As it turned out, the Danes seized the next opportunity to prove their courage. By the close of 1943, there were 150,000 German soldiers in Denmark, then a country of about 3.8 million people. But the war news by the summer of that year emboldened the Danes, and by August there were sporadic strikes and even sabotages of equipment and supplies intended for the Wehrmacht. Cooperation between the Danish and German governments came to an abrupt end, and martial law was imposed.

Everyone knew what would happen next: the roundup and deportation of the tiny country’s Jewish population. Over two incredible weeks—from September 26 to October 9—7,742 Danish Jews and 686 non-Jews who had married into Jewish families were evacuated from Denmark, most from Copenhagen harbors on cutters and other small boats, braving the choppy waters of the Baltic Sea for Sweden and safety.

The flight of the Danish Jews is spirit-stirring material that has somehow never been the subject of a book, though the basic facts have been known for decades. In a bizarre paradox, it was Adolf Eichmann who alerted much of the English-speaking world to the story, via an account reprinted in Life magazine in 1960: “Denmark created greater difficulties for us than any other nation. The king intervened for the Jews there and most of them escaped.”

Actually, King Christian X didn’t openly intervene—he mainly galvanized Danish resistance when he said that the right attitude for Danish citizens would be for “all of us to wear ‘the star of david.’” The king’s stance reflected a belief that most Danes already held. Since the early 1930s, the Social Democratic Party had succeeded in linking “the Danish” with “the democratic,” using the terms synonymously. “Hence,” writes Lidegaard, “to be a good, patriotic Dane was tantamount to resisting totalitarian ideas and defending representative government, democracy, and humanism.”

The Danes defied the Nazis through their criminal code, which banned anti-Semitic propaganda “not only up to the German invasion but, remarkably, also during the occupation.” The result was “a strong sense . . . of a national ‘we,’ which included every citizen adhering to the principles of democracy and its underlying humanitarian values.” German police, aided by Danish SS volunteers, captured fewer than three hundred Jews; Danish police were given orders not to assist the Nazis.

Using diaries, journals, scrapbooks, and recollections from the children and grandchildren of the survivors, Lidegaard pieces together the harrowing stories of the refugees as they were hidden, smuggled, and finally transported to Sweden, which had bravely ordered its small navy to repel German vessels.
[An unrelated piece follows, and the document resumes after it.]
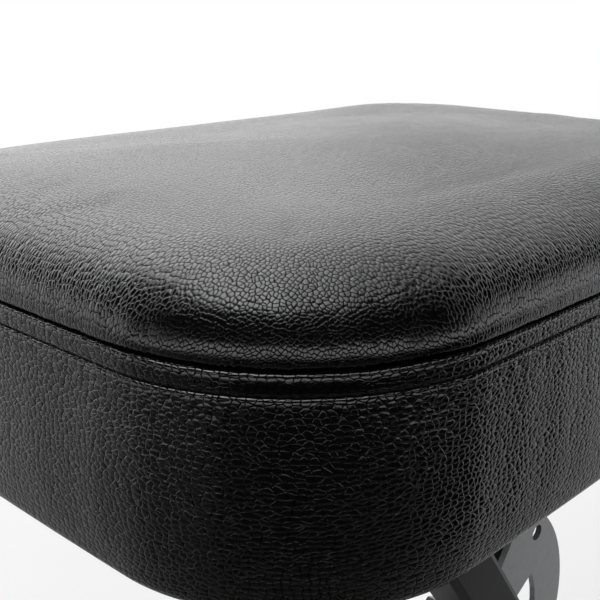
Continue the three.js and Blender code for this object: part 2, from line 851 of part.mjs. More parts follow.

As one Danish “helper” put it, “Our only real asset in the fight against the Gestapo . . . was our will to help the persecuted.”

One refugee recounted having “to hold on tight” to the ship’s rails “so as not to be swept overboard.” A Jewish doctor carried a syringe of morphine to use on himself and his wife if they were discovered; in case the Gestapo had come, he recalled, “I wouldn’t have hesitated.”

The Jews had one very unexpected ally: Georg Duckwitz, a conservative German patriot and member of the Nazi Party who worked to maintain the policy of reason aimed at avoiding an escalation of violence in occupied Denmark. After martial law was imposed, Duckwitz became “a crucial liaison between Danish politicians and the German authorities,” Lidegaard writes. Duckwitz’s actions may have filtered down to German police and soldiers, who had in many instances looked the other way as Jews escaped.

A Swedish doctor who treated many of the evacuated Danish Jews recorded in his diary that “they reported that the Danish people did everything to help, and that the German soldiers wanted to see them slip through.” The German police’s lack of enthusiasm, Lidegaard concludes, “was due neither to a lack of manpower nor to one of capacity. It was due to a lack of will.”

In the final analysis, Lidegaard writes, “the escape of the Danish Jews was possible because they acted on their own initiative when warned of the impending threat against them.” And what made the mass evacuation possible, he continues, “was the fact that Danish society as a whole had so quickly, so consistently, and with such determination turned against the very idea underpinning the persecution of their fellow countrymen.”

It’s a shame that the epic story of Countrymen had to wait so long to be told in full-length book form. On the other hand, we are fortunate that Lidegaard persevered in pulling together so many disparate sources to reconstruct this heroic saga. And it’s especially moving to see him connect with the last of the children who escaped with their parents—as he notes, they well understand “that they constitute singular contemporary and personal witness to the making of a miracle.”


Allen Barra writes about books for American History magazine and TheAtlantic.com.